The synthesis of a novel class of exocyclic bis- and tris-3,2-hydroxypyridinone (HOPO) chelators built on N(2) and N(3) aza-macrocyclic scaffolds and the thermodynamic solution characterization of their complexes with Fe(III) are described. The chelators for this study were prepared by reaction of either piperazine or N,N',N''-1,4,7-triazacyclononane with a novel electrophilic HOPO iminium salt in good yields. Subsequent removal of the benzyl protecting groups using HBr/acetic acid gave bis-HOPO chelators N(2)(etLH)(2) and N(2)(prLH)(2), and tris-HOPO chelator N(3)(etLH)(3) in excellent yields.
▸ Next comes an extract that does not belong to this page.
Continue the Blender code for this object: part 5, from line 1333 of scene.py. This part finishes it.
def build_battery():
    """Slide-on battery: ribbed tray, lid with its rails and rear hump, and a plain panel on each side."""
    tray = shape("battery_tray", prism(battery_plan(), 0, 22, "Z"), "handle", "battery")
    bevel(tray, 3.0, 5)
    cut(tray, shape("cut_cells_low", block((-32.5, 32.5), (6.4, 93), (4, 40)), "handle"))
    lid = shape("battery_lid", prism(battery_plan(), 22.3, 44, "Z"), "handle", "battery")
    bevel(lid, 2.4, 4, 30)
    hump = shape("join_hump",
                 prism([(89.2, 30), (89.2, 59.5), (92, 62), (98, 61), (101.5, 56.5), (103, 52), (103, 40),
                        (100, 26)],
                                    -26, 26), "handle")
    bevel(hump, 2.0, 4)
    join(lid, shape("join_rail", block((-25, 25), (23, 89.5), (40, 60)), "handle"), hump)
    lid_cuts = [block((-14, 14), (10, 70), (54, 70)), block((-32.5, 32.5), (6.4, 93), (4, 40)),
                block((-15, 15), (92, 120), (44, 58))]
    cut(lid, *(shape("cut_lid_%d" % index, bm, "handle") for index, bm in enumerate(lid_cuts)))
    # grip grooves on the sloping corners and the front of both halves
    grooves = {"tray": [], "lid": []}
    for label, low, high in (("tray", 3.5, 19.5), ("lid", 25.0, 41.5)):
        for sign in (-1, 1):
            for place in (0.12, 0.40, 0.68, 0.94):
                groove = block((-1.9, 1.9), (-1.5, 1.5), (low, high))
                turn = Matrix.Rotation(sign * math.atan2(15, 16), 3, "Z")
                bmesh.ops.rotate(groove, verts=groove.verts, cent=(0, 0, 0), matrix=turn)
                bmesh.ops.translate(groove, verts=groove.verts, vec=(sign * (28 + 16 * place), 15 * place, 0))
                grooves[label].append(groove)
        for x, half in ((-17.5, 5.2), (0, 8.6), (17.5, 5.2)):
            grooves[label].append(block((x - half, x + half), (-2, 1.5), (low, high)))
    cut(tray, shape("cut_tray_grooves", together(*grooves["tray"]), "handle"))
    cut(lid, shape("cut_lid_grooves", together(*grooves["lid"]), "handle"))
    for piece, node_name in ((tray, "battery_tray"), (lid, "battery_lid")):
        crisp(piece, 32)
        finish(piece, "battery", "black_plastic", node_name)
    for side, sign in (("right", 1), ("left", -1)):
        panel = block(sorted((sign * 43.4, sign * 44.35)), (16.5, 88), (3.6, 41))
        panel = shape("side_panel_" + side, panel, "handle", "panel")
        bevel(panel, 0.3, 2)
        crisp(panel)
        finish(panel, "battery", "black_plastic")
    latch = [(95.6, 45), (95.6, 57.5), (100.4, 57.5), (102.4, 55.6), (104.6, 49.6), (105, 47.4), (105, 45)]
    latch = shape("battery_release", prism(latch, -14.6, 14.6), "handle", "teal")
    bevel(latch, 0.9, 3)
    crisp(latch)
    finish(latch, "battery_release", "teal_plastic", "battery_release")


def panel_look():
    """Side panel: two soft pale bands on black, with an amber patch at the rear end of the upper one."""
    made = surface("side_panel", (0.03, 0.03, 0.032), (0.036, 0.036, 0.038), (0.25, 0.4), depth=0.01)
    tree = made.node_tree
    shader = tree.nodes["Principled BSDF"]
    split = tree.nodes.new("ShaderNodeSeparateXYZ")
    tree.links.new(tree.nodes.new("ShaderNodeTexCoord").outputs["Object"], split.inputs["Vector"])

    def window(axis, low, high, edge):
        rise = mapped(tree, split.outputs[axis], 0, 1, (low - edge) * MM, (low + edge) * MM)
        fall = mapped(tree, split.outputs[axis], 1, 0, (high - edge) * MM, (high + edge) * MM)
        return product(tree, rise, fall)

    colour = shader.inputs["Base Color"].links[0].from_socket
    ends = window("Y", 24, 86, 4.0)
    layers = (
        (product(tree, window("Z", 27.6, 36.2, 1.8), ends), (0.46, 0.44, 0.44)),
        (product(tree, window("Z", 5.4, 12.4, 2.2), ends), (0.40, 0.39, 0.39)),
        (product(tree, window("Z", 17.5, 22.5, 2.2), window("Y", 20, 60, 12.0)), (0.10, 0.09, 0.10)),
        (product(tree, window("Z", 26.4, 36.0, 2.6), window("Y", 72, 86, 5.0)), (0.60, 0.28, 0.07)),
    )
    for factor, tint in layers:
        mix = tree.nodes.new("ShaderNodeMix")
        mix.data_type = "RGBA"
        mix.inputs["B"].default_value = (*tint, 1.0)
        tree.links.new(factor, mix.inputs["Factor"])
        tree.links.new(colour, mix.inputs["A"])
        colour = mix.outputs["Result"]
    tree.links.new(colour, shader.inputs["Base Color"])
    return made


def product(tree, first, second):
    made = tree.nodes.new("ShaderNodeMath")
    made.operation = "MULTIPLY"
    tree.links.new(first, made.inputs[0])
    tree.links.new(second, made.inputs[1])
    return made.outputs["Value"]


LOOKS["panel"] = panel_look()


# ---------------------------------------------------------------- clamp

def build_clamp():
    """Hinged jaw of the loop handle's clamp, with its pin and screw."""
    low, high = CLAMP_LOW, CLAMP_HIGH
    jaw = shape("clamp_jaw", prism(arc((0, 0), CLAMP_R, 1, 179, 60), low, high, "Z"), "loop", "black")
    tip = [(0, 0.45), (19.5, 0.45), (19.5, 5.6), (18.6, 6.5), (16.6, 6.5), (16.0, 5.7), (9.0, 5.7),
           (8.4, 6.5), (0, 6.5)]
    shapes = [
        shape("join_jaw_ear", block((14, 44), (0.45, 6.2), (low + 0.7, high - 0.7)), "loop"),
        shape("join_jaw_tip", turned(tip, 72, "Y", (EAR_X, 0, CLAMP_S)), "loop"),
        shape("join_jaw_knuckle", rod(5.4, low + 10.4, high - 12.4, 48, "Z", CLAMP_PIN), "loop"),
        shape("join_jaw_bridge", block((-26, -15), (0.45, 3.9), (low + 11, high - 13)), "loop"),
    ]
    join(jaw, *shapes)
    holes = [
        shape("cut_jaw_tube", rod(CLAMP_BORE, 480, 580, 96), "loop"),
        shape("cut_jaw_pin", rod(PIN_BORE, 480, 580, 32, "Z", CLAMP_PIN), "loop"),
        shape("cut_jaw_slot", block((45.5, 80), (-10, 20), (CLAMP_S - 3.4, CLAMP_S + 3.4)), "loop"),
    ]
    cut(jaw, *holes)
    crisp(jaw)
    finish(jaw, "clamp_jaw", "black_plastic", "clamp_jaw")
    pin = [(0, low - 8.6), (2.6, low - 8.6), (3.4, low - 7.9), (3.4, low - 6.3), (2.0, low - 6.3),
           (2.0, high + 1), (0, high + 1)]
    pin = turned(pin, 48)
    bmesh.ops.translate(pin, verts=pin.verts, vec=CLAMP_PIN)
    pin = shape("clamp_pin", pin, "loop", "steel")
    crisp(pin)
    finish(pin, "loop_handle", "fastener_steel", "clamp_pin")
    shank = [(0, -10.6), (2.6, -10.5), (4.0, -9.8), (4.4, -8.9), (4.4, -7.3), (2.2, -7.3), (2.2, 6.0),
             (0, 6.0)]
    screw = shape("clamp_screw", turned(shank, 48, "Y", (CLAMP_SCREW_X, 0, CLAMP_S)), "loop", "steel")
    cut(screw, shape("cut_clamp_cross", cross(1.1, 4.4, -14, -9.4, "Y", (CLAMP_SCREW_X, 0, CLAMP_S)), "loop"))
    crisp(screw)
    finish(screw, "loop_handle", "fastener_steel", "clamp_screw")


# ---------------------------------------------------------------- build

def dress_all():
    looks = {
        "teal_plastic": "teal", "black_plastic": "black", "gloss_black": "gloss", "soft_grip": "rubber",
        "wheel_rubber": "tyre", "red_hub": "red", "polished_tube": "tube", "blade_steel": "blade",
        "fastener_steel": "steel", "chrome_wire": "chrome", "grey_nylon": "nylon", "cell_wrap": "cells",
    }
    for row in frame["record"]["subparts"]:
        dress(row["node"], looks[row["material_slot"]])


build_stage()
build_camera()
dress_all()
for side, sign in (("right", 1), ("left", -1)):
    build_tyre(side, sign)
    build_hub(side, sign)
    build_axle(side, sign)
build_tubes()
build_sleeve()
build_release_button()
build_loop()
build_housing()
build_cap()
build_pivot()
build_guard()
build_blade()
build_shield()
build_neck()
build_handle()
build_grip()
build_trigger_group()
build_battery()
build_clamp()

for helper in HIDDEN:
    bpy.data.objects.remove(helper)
Solution thermodynamic characterization of their complexes with Fe(III) was accomplished using spectrophotometric, potentiometric, and electrospray ionization-mass spectrometry (ESI-MS) methods. The pK(a)'s of N(2)(etLH)(2), N(2)(prLH)(2), and N(3)(etLH)(3), were determined spectrophotometrically and potentiometrically. The Fe(III) complex stability constants for the tetradentate N(2)(etLH)(2) and N(2)(prLH)(2), and hexadentate N(3)(etLH)(3), were measured by spectrophotometric and potentiometric titration, and by competition with ethylenediaminetetraacetic acid (EDTA). N(3)(etLH)(3) forms a 1:1 complex with Fe(III) with log β(110) = 27.34 ± 0.04. N(2)(prLH)(2) forms a 3:2 L:Fe complex with Fe(III) where log β(230) = 60.46 ± 0.04 and log β(110) = 20.39 ± 0.02. While N(2)(etLH)(2) also forms a 3:2 L:Fe complex with Fe(III), solubility problems precluded determining log β(230); log β(110) was found to be 20.45 ± 0.04. The pFe values of 26.5 for N(3)(etLH)(3) and 24.78 for N(2)(prLH)(2) are comparable to other siderophore molecules used in the treatment of iron overload, suggesting that these hydroxypyridinone ligands may be useful in the development of new chelation therapy agents.